— START DATA EXCERPT —
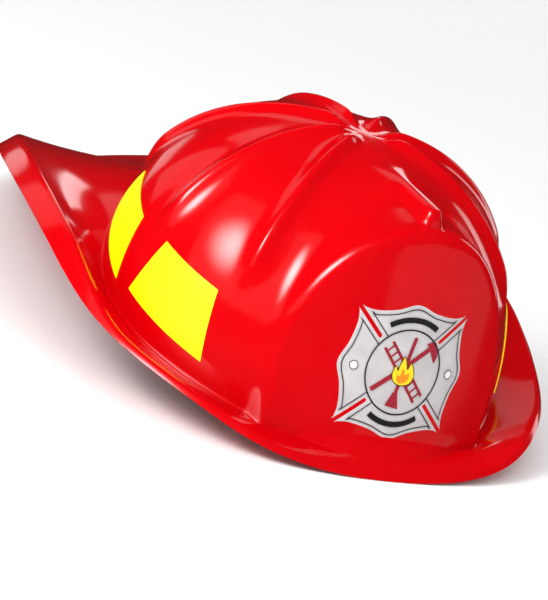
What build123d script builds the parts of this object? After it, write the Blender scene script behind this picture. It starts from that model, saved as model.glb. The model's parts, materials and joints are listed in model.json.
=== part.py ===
from build123d import *
from math import acos, atan2, cos, degrees, exp, hypot, pi, radians, sin, sqrt
import os

# Firefighter helmet for dress-up and play: a moulded shell with a long rear brim, printed film on it,
# and a child-size suspension inside whose rear band slides to fit the head.
# Sizes are millimetres. While the pieces are made, Y = 0 and X = 0 are the dome's axis, -Y is the front
# and Z = 0 is the front brim's edge. The last step tips the helmet onto its front edge and its tail.

# Shell
WALL = 1.9
DOME_HALF_WIDTH = 97.5
DOME_FRONT = 102.0
DOME_REAR = 92.5
DOME_EGG = 0.09          # how much the plan is slimmer than an ellipse between its axes
DOME_POWER = 2.15        # 2 is an ellipsoid, more is squarer at the shoulder
CROWN_HEIGHT = 117.0
FOLD_HEIGHT = 26.0       # mean height of the line where dome and brim meet
FOLD_TILT = 22.3         # how far that line drops at the front and rises at the rear
FOLD_ARCH = 3.1
HUB_RADIUS = 6.4

# Seams that run from the hub down the dome
SEAM_HEIGHT = 4.2
SEAM_WIDTH = 5.6
SEAM_ANGLES = (54, 86, 135, 180)
SEAM_FOOT = (55.0, 80.0)         # heights between which a seam fades in
REAR_SEAM_FOOT = (86.0, 108.0)

# Front shield moulded in the shell, and the crest behind it
CORE_HEIGHT = 32.0               # the dome is shaped along rays from this height on its axis
SHIELD_DEPTH = 89.0
SHIELD_MIDDLE = 44.0
SHIELD_LEAN = 0.19
SHIELD_RADIUS = 119.0
SHIELD_HALF_WIDTH = 58.3
SHIELD_RISE = 73.0
SHIELD_DRAFT = 0.0015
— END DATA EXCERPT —
### AIM OF THE EXERCISE
Copy, please, exactly the lines that start at the first line of the data and end at the line containing "# and Z = 0", both kept and no others.

### SOLUTION TO THIS PROBLEM
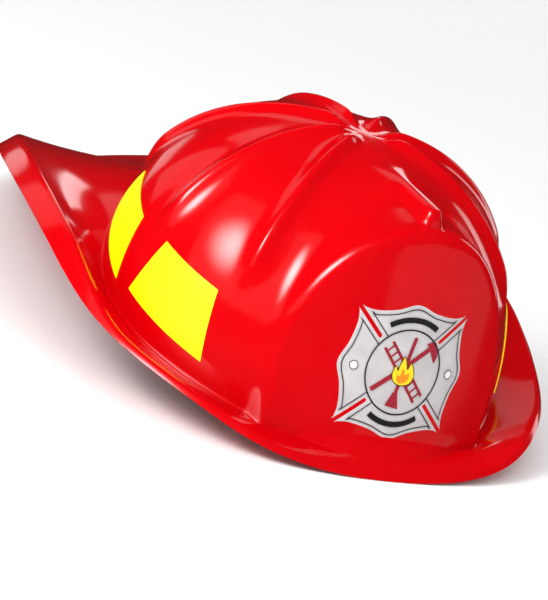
What build123d script builds the parts of this object? After it, write the Blender scene script behind this picture. It starts from that model, saved as model.glb. The model's parts, materials and joints are listed in model.json.
=== part.py ===
from build123d import *
from math import acos, atan2, cos, degrees, exp, hypot, pi, radians, sin, sqrt
import os

# Firefighter helmet for dress-up and play: a moulded shell with a long rear brim, printed film on it,
# and a child-size suspension inside whose rear band slides to fit the head.
# Sizes are millimetres. While the pieces are made, Y = 0 and X = 0 are the dome's axis, -Y is the front
# and Z = 0 is the front brim's edge. The last step tips the helmet onto its front edge and its tail.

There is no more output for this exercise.